The Counsellor's Corner


Should there be a limit on damage awards from pain and suffering in personal injury cases?  In its May election, the state of Oregon will vote on this question.  In 1987, its State legislature passed what was referred to as a damage cap in that it limited the amount of money those involved in personal injury cases could receive.  The limit passed in 1987 was one of $500,000 for pain and suffering.  In other words, no matter how bad your injuries were, whether or not you were crippled or brain dead or destined to live the rest of your life in pain, you could not collect more than a half million dollars for pain and suffering. 

Twelve years later, in 1999, the Oregon State Supreme Court decided that this statute was unconstitutional in that it violated an individual’s right to a jury trial.

All of this grew out of a case involving poor John Lakin who suffered brain damage after a power nail gun drove a nail into his brain.  Mr.

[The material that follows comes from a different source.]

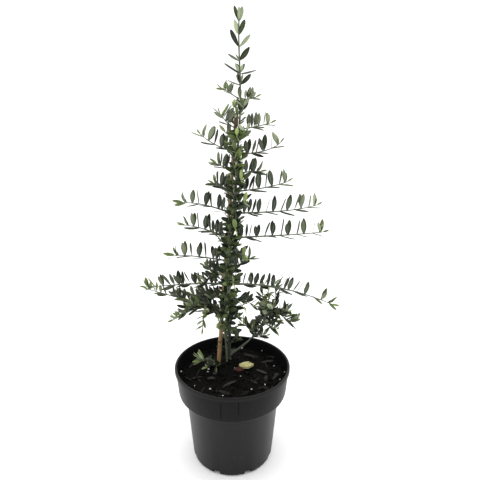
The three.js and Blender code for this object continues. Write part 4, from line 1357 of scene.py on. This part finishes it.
class OLIVE_OT_trunk(bpy.types.Operator):
    """Grow the trunk with its bark and the leaves of its leader"""

    bl_idname = "olive.trunk"
    bl_label = "Trunk"

    def execute(self, context):
        settings = context.scene.olive_foliage
        top, under, _ = foliage_finishes(settings)
        trunk = self.grow()
        coat(trunk, self.bark(settings))
        mark(trunk.data, tone=0.5, young=0.0)
        press = LeafPress(settings.blade, (top, under))
        leaves = [press.copy(leaf) for leaf in self.leader_leaves()]
        discard(press.models)
        dress(join("trunk_and_leader", [trunk, *leaves]), "bark", "trunk")
        return {"FINISHED"}

    @staticmethod
    def leader_leaves():
        for index, row in enumerate(LEADER_LEAVES):
            height, right, azimuth, elevation, length, curl, roll, young = row
            axis, face = climbing(heading(azimuth), UP, elevation)
            front = face.cross(axis)
            front = front if front.y < 0 else -front
            width = max(length * LEADER_LEAF_SLENDER, LEADER_LEAF_LEAST_WIDTH)
            yield Leaf(
                trunk_at(height) + Vector((right, 0, 0)), axis, swing(face, front, roll), length,
                width, curl, LEADER_SEEDS + index, young, 0)

    @staticmethod
    def grow():
        """The trunk, ring by ring up its line, with a flare at the soil and a swelling at each pair."""
        deselect()
        nodes = {row[0] for row in SIDE_BRANCHES}
        nodes |= {height for height, right, *_ in LEADER_LEAVES if right == 0}
        bpy.ops.mesh.primitive_circle_add(vertices=TRUNK_SIDES, radius=MM, fill_type="NGON")
        trunk = bpy.context.object
        with edit_mode():
            place, radius = Vector((0, 0, 0)), 1.0
            for ring in range(TRUNK_RINGS + 1):
                height = between(TRUNK_FOOT, TRUNK_TOP, ring / TRUNK_RINGS)
                near = min(abs(height - node) for node in nodes)
                wide = trunk_radius(height) * (1 + NODE_SWELL * math.exp(-(near / NODE_SPAN) ** 2))
                wide *= 1 + FLARE * math.exp(-max(0, height - SOIL_LEVEL - 3) / FLARE_SPAN)
                target = trunk_at(height)
                step = (target - place) * MM
                if ring:
                    bpy.ops.mesh.extrude_region_move(TRANSFORM_OT_translate={"value": step})
                else:
                    bpy.ops.transform.translate(value=step)
                scale = wide / radius
                bpy.ops.transform.resize(value=(scale, scale, 1), center_override=target * MM)
                place, radius = target, wide
            face_outwards()
        displace(trunk, "bark_lumps", 0.006, 0.35 * MM)
        apply_modifiers(trunk)
        smooth(trunk, 60)
        return trunk

    @staticmethod
    def bark(settings):
        finish = Finish("olive_bark", Specular_IOR_Level=0.25)
        fibre = finish.noise(700, 5, (1, 1, 0.15), 0.6)
        blotch = finish.noise(90, 4, (1, 1, 0.5))
        spots = finish.node(
            "ShaderNodeTexVoronoi", {}, {"Vector": finish.place, "Scale": 420.0}, "Distance")
        greener = finish.curve(blotch, (0.35, 0), (0.65, 1))
        colour = finish.mix(greener, settings.bark, (0.05, 0.06, 0.035))
        # Paler and greener up the trunk; the darker bark at the foot is painted shade
        colour = finish.mix(finish.rise(finish.axis("Z"), 0.2, 0.5) * 0.8, colour, (0.11, 0.125, 0.08))
        colour = finish.shade(colour, 0.6 + fibre * 0.8)
        colour = finish.mix((1 - finish.rise(spots, 0.12, 0.22)) * 0.5, colour, (0.2, 0.19, 0.15))
        finish.bump(fibre, 0.0004, 0.7)
        return finish.set(Base_Color=colour, Roughness=0.65 + fibre * 0.25)


class OLIVE_OT_shoots(bpy.types.Operator):
    """Grow every leafy shoot: side branches in pairs, inner shoots, low shoots and the bush"""

    bl_idname = "olive.shoots"
    bl_label = "Leafy shoots"

    def execute(self, context):
        finishes = [
            bpy.data.materials[name] for name in ("olive_leaf_top", "olive_leaf_under", "olive_stem")]
        press = LeafPress(context.scene.olive_foliage.blade, finishes[:2])
        for name, slot, shoots, nodes in self.groups():
            pieces = []
            for shoot in shoots:
                pieces.append(model_stem(shoot, finishes[2]))
                pieces += [press.copy(leaf) for leaf in shoot.leaves()]
            if name == "trunk_spurs":
                pieces += [press.copy(leaf) for leaf in column_leaves()]
            dress(join(name, pieces), slot, *nodes)
        discard(press.models)
        return {"FINISHED"}

    @staticmethod
    def groups():
        """Name, slot, shoots and replaced nodes of each piece."""
        pairs = named_rows("branch", ("left", "right"), SIDE_BRANCHES)
        sides = list(trunk_shoots(pairs, 1, SIDE_HABIT))
        inner_rows = named_rows("inner", ("front", "back"), INNER_SHOOTS)
        inner = list(trunk_shoots(inner_rows, 31, INNER_HABIT))
        low = list(trunk_shoots(LOW_SHOOTS, 61, LOW_HABIT))
        free = list(free_shoots())
        groups = [
            (f"branch_pair_{index // 2}", "foliage", sides[index:index + 2])
            for index in range(0, len(sides), 2)]
        groups += [
            ("inner_shoots_upper", "foliage_inner", inner[:UPPER_INNER_SHOOTS]),
            ("inner_shoots_lower", "foliage_inner", inner[UPPER_INNER_SHOOTS:]),
            ("low_shoots", "foliage", low),
            ("bushy_shoot", "foliage_young", free[:BUSH_SHOOTS]),
            ("base_shoots", "foliage_young", free[BUSH_SHOOTS:]),
        ]
        for name, slot, shoots in groups:
            yield name, slot, shoots, [shoot.name for shoot in shoots]
        spurs = [
            *trunk_shoots(spur_rows(), 301, SPUR_HABIT), *trunk_shoots(cover_rows(), 401, COVER_HABIT)]
        yield "trunk_spurs", "foliage_inner", [*spurs, *twigs(low + free)], []


class OLIVE_OT_studio(bpy.types.Operator):
    """Set up the pale floor, the soft studio light and the camera"""

    bl_idname = "olive.studio"
    bl_label = "Studio"

    # In metres. The lens is the focal length in pixels of a square picture and that picture's side.
    FLOOR_SIZE = 8
    CAMERA_PLACE, CAMERA_TILT = (0.011, -0.585, 0.510), 73
    FOCAL_PIXELS, PICTURE_PIXELS, SENSOR = 462, 480, 36

    def execute(self, context):
        settings = context.scene.olive_studio
        self.floor(settings)
        self.surroundings(context.scene, settings)
        self.light("left_softbox", (-1.5, -0.2, 0.9), (0, 0, 0.25), 1.6, settings.sides)
        self.light("right_softbox", (1.5, -0.2, 0.9), (0, 0, 0.25), 1.6, settings.sides)
        self.light("top_softbox", (0, 0.2, 2.0), (0, 0, 0.2), 1.8, settings.top)
        bpy.ops.object.camera_add(
            location=self.CAMERA_PLACE, rotation=(math.radians(self.CAMERA_TILT), 0, 0))
        camera = bpy.context.object
        camera.data.sensor_width = self.SENSOR
        camera.data.lens = self.SENSOR * self.FOCAL_PIXELS / self.PICTURE_PIXELS
        camera.data.clip_start = 0.02
        context.scene.camera = camera
        context.scene.view_settings.view_transform = "Standard"
        return {"FINISHED"}

    def floor(self, settings):
        deselect()
        bpy.ops.mesh.primitive_plane_add(size=self.FLOOR_SIZE)
        floor = bpy.context.object
        floor.name = "floor"
        finish = Finish("pale_floor", Roughness=0.9, Specular_IOR_Level=0.1)
        coat(floor, finish.set(Base_Color=finish.shade(settings.floor, 0.99 + finish.noise(3) * 0.02)))

    @staticmethod
    def surroundings(scene, settings):
        """A pale studio all round, brighter behind the plant than behind the camera."""
        world = bpy.data.worlds.new("pale_studio")
        scene.world = world
        world.use_nodes = True
        nodes = Nodes(world.node_tree, "Generated")
        towards = nodes.rise(nodes.axis("Y"), -0.75, 0.25, settings.camera_side, settings.backdrop)
        above = nodes.rise(nodes.axis("Z"), 0.45, 0.85, towards, settings.overhead)
        # The camera sees the backdrop's brightness all round
        seen = nodes.node("ShaderNodeLightPath", {}, {}, "Is Camera Ray")
        strength = nodes.node(
            "ShaderNodeMix", {}, {"Factor": seen, "A": above, "B": settings.backdrop}, "Result")
        background = world.node_tree.nodes["Background"]
        nodes.feed(background.inputs["Strength"], strength)
        nodes.feed(background.inputs["Color"], (1, 1, 1))

    @staticmethod
    def light(name, place, target, size, power):
        bpy.ops.object.light_add(type="AREA", location=place)
        light = bpy.context.object
        light.name = name
        light.data.shape = "DISK"
        light.data.size = size
        light.data.energy = power
        light.rotation_euler = (Vector(target) - Vector(place)).to_track_quat("-Z", "Y").to_euler()


SETTINGS = {
    "olive_pot": OlivePotSettings,
    "olive_soil": OliveSoilSettings,
    "olive_cane": OliveCaneSettings,
    "olive_foliage": OliveFoliageSettings,
    "olive_studio": OliveStudioSettings,
}
STEPS = (
    OLIVE_OT_pot, OLIVE_OT_soil, OLIVE_OT_wood_chips, OLIVE_OT_cane, OLIVE_OT_trunk, OLIVE_OT_shoots,
    OLIVE_OT_studio,
)


class OLIVE_PT_panel(bpy.types.Panel):
    """Lists the steps that build the potted olive tree"""

    bl_label = "Potted olive tree"
    bl_space_type = "VIEW_3D"
    bl_region_type = "UI"
    bl_category = "Olive"

    def draw(self, context):
        for operator in STEPS:
            self.layout.operator(operator.bl_idname)
        for group, settings in SETTINGS.items():
            box = self.layout.box()
            for name in settings.__annotations__:
                box.prop(getattr(context.scene, group), name)


def register():
    for group, settings in SETTINGS.items():
        bpy.utils.register_class(settings)
        setattr(bpy.types.Scene, group, PointerProperty(type=settings))
    for kind in (*STEPS, OLIVE_PT_panel):
        bpy.utils.register_class(kind)


def unregister():
    for kind in (OLIVE_PT_panel, *reversed(STEPS)):
        bpy.utils.unregister_class(kind)
    for group, settings in SETTINGS.items():
        delattr(bpy.types.Scene, group)
        bpy.utils.unregister_class(settings)


def main():
    register()
    for operator in STEPS:
        group, name = operator.bl_idname.split(".")
        if getattr(getattr(bpy.ops, group), name)() != {"FINISHED"}:
            raise RuntimeError(f"{operator.bl_label} wasn't finished")


if __name__ == "__main__":
    main()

Lakin was subsequently awarded in excess of $10,000,000 at trial from the manufacturer of the power nail gun, Senco Products.  He was awarded $2,000,000 in pain and suffering, and his wife was awarded $876,000 in pain and suffering in her lawsuit.  As per state law, the trial judge reduced their pain and suffering awards to $500,000 each.  The Lakins appealed and they won.

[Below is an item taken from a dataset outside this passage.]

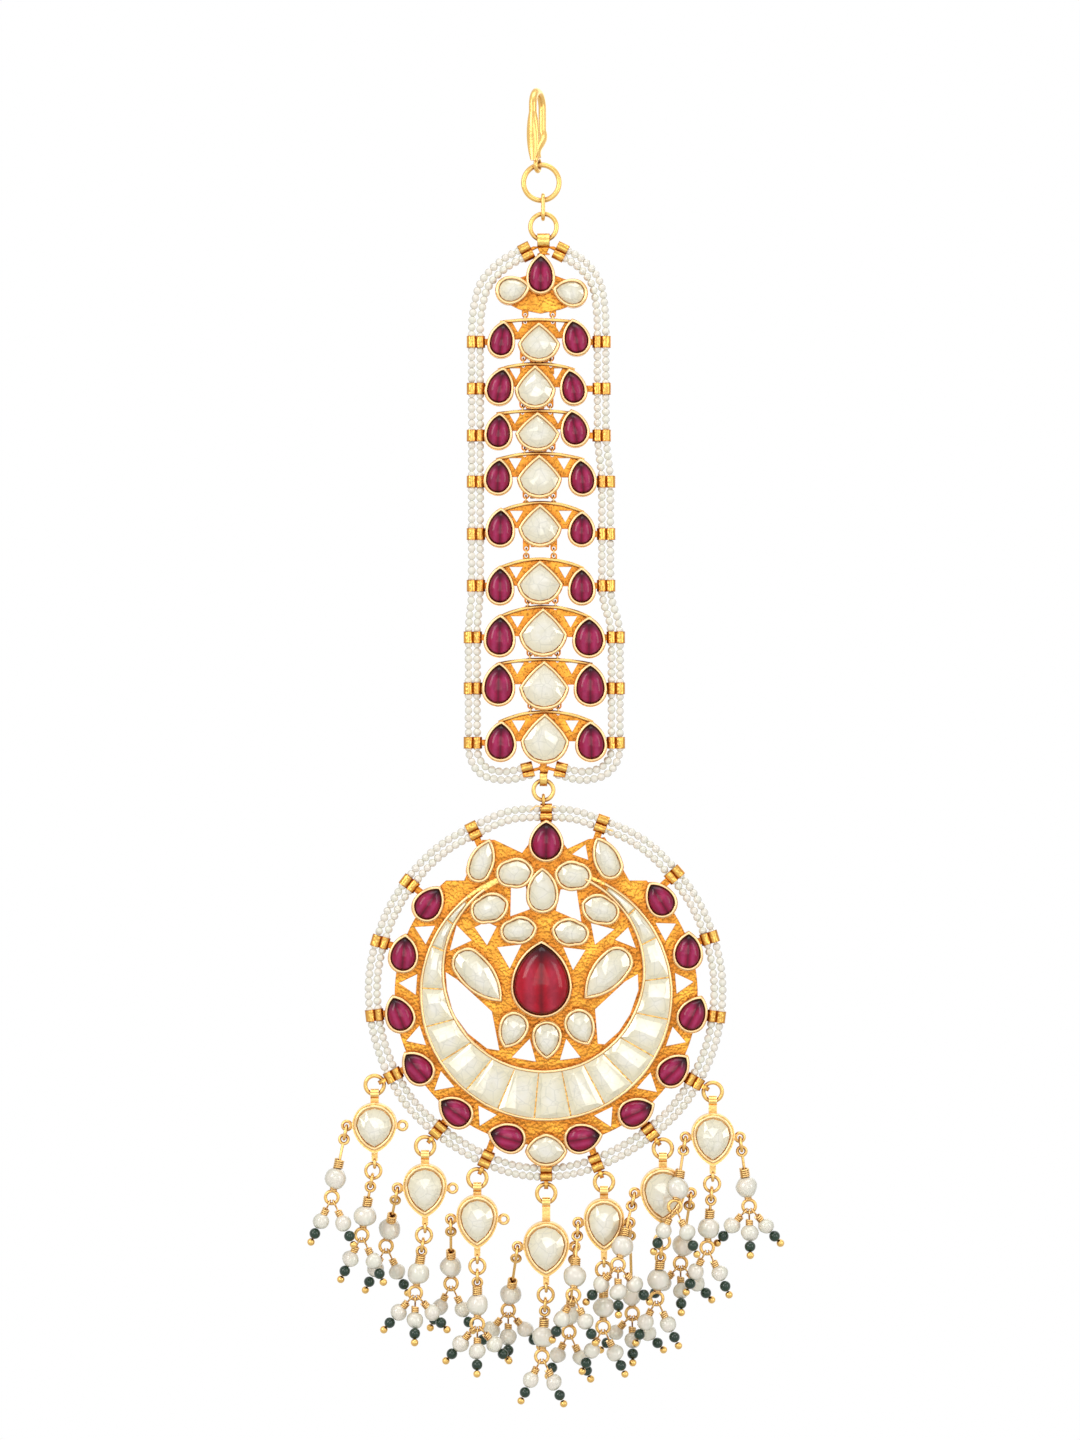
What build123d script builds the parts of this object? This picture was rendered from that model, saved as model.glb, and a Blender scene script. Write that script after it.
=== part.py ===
from build123d import *
from collections import namedtuple
from math import asin, cos, degrees, hypot, pi, radians, sin, tan
import os

# Maang tikka, in millimetres. +Z is up, the front faces -Y, X runs to the wearer's left.
# The origin is the point where the hook bears on the hair or on the pin that holds it.
# Every flat piece is drawn in the front plane: a sketch holds (x, z), and its height is towards the front.

# ---------------------------------------------------------------- driving dimensions
PLATE_BACK = -0.35          # rear face of the plates
PLATE_FRONT = 0.35          # front face of the plates
BEZEL_TOP = 1.15            # top of the bezel walls
BEZEL_WALL = 0.42           # thickness of a bezel wall
STONE_GAP = 0.07            # play between a stone and its bezel
STONE_BED = PLATE_FRONT + 0.08
RUBY_DOME = 0.95            # rise of a ruby above its bezel
POLKI_CROWN = 0.6           # rise of a flat-cut stone above its bezel

STRAND = 1.0                # diameter of one strand of seed pearls
STRAND_PITCH = 1.24         # distance between the two strands of a pair
TUBE_OUTER = 1.46           # small gold tubes that the strands pass through
TUBE_BORE = 1.12
TUBE_LENGTH = 1.7

HOOK_WIRE = 1.2
HOOK_BEND = 2.2             # radius of the hook's bend at the middle of its wire
HOOK_TURN = 18.0            # the hook is turned by this much about Z
HOOK_EYE_Z = -9.95
HOOK_EYE_RADIUS = 0.9
HOOK_EYE_WIRE = 0.66
# Depth below the wire's end, width and thickness of the leaf that the hook's tip is hammered into.
HOOK_LEAF = ((-0.8, 1.0, 1.0), (0, 1.34, 1.28), (3.0, 1.85, 1.0), (6.6, 0.7, 0.6))
HOOK_RING = (0.2, -12.55, 2.58, 0.76)       # x, z, mean radius, wire
STRAP_RING = (0.5, -18.98, 1.9, 0.68)
PENDANT_RING = (0.5, -100.8, 1.44, 0.62)
LINK_X, LINK_TOP, LINK_BOTTOM = 0.45, -14.36, -17.83    # the link's outline, at the middle of its wire
LINK_HALF = 0.78            # half width of the link
LINK_THICK = 0.6

HEAD_BAIL_Z = -21.0
BAIL_OUTER, BAIL_BORE = 1.1, 0.75
END_BAIL_Z = -99.13
SWING_Z = PENDANT_RING[1] - PENDANT_RING[2]  # the pendant swings about this line

MEDAL = (0.9, -130.4)       # centre of the medallion
CRESCENT_OUTER = 18.4
CRESCENT_INNER_CENTRE = (0.5, -127.0)
CRESCENT_INNER = 14.35
RIM_RADIUS = 22.0
RIM_STONES_AT = 21.5
RIM_TOP_Z = -113.9

os.makedirs("parts", exist_ok=True)


# ---------------------------------------------------------------- outlines
def arc_points(start, end, sagitta, count):
    """Points inside the arc from start to end that bulges to the right of the way by the sagitta."""
    start, end = Vector(*start), Vector(*end)
    half = (end - start).length / 2
    along = (end - start).normalized()
    right = Vector(along.Y, -along.X)
    radius = (half**2 + sagitta**2) / (2 * sagitta)
    centre = (start + end) * 0.5 + right * (sagitta - radius)
    sweep = asin(min(1.0, half / radius))
    if sagitta > half:
        sweep = pi - sweep
    points = []
    for step in range(1, count + 1):
        angle = sweep * (2 * step / (count + 1) - 1)
        point = centre + right * (radius * cos(angle)) + along * (radius * sin(angle))
        points.append((point.X, point.Y))
    return points


def petal_corners(width, length, full):
    """Waist points, tip, depth of the round end and bulge of the long sides of a centred petal."""
    waist = min(width / 2, 0.45 * length)
    left = (-width / 2, waist - length / 2)
    right = (width / 2, waist - length / 2)
    bulge = full * hypot(width / 2, length - waist)
    return left, right, (0, length / 2), waist, bulge


class Petal(BaseSketchObject):
    """A teardrop of three arcs, round at the bottom and pointed at the top."""

    def __init__(self, width, length, full, rotation=0, mode=Mode.ADD):
        left, right, tip, _, bulge = petal_corners(width, length, full)
        with BuildSketch() as outline:
            with BuildLine():
                ThreePointArc(left, (0, -length / 2), right)
                ThreePointArc(right, arc_points(right, tip, bulge, 1)[0], tip)
                ThreePointArc(tip, arc_points(tip, left, bulge, 1)[0], left)
            make_face()
        super().__init__(obj=outline.sketch, rotation=rotation, align=None, mode=mode)


class CutPetal(BaseSketchObject):
    """The same teardrop with twelve straight sides, for a stone that is cut in facets."""

    def __init__(self, width, length, full, rotation=0, mode=Mode.ADD):
        left, right, tip, waist, bulge = petal_corners(width, length, full)
        points = [left, *arc_points(left, right, waist, 5), right]
        points += [*arc_points(right, tip, bulge, 2), tip, *arc_points(tip, left, bulge, 2)]
        with BuildSketch() as outline:
            Polygon(*points, align=None)
        super().__init__(obj=outline.sketch, rotation=rotation, align=None, mode=mode)


# A stone lies at (x, z), and turn is the direction of its tip, counterclockwise from straight up.
# Full is how far its long sides bulge: small for straight sides, large for a blunt, oval stone.
Stone = namedtuple("Stone", "x z width length turn full", defaults=(0.14,))
SPADE = 0.05
OVAL = 0.25
LEAF = 0.12


def front(height):
    """The front plane at a height towards the viewer."""
    return Plane.XZ.offset(height)


def ruby(stone, rise=RUBY_DOME):
    """Adds a domed stone to the part being built."""
    base = STONE_BED
    top = BEZEL_TOP + rise
    levels = ((base, 1.0), (BEZEL_TOP, 0.98), (BEZEL_TOP + 0.55 * rise, 0.8), (top, 0.36))
    sections = []
    for height, scale in levels:
        with BuildSketch(front(height)) as section:
            with Locations((stone.x, stone.z)):
                Petal(stone.width * scale, stone.length * scale, stone.full, rotation=stone.turn)
        sections.append(section.sketch.face())
    loft(sections)


def polki(stone, rise=POLKI_CROWN):
    """Adds a flat-cut stone with a table, a girdle and twelve crown facets to the part being built."""
    levels = ((STONE_BED, 1.0), (BEZEL_TOP, 1.0), (BEZEL_TOP + rise, 0.56))
    sections = []
    for height, scale in levels:
        with BuildSketch(front(height)) as section:
            with Locations((stone.x, stone.z)):
                CutPetal(stone.width * scale, stone.length * scale, stone.full, rotation=stone.turn)
        sections.append(section.sketch.face())
    loft(sections, ruled=True)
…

This will lead to another battle between the insurance companies and the trial lawyers.  The insurance companies, of course, are in favor of what is known as Measure 81, which is similar to our Proposition system.  Measure 81 would reinstitute the lid on damages in personal injury cases.

Of course, the insurance companies want there to be a limit, while most average citizens, along with the plaintiffs’ personal injury bar, do not think it is fair.

I’m pretty much of a free-market guy, and I am very much against these types of lids.  If a jury of one’s peers decides that one should be awarded $50,000,000, $7,500,000 of which is for pain and suffering, why should that get legislatively wiped out?  Shouldn’t people be responsible for what they do and for what a jury sees fit as an appropriate award?  If you have what is commonly referred to as a “runaway jury”, a case in which a jury gives more than is reasonable, both the trial court judge and the appellate court have the ability to slash the amount of money awarded by the jury to an amount deemed more reasonable.  These rights should not be legislated away.  I fully agree with the Oregon Supreme Court in declaring that this law is unconstitutional, and if Measure 81 is passed in May, I hope that the State Supreme Court declares that unconstitutional as well.

In the State of California, we do not have limits on personal injury awards, except in medical malpractice cases.  In those cases, if a doctor commits malpractice, the awards are limited, as are the percentages of the award that the plaintiff’s attorney can receive.  That has been the law for more than ten years here, and I still don’t like it.  I understand that the concept behind it is to not put doctors and their insurers out of business; however, I believe that people ought to have to pay for their mistakes.  Whenever a law is put through which alters the natural flow of a situation, it does not get my vote.  Let the free market do its work, and let’s not set artificial limits on things in a way that can make them unfair.

Watch for this in the month of May.  It appears as if both sides will spend millions of dollars in an attempt to get the vote out for their position.  The coalition against the personal injury lid will include injury and disease survivors.  Remember, next time something like this comes up in California, This Could Be You!

Dr. Charles J. Unger is a criminal defense attorney in the Glendale law firm of Flanagan, Booth & Unger, and a therapist at the Foothill Centre for Personal and Family Growth.  Mr. Unger writes a bimonthly column on legal and psychological issues.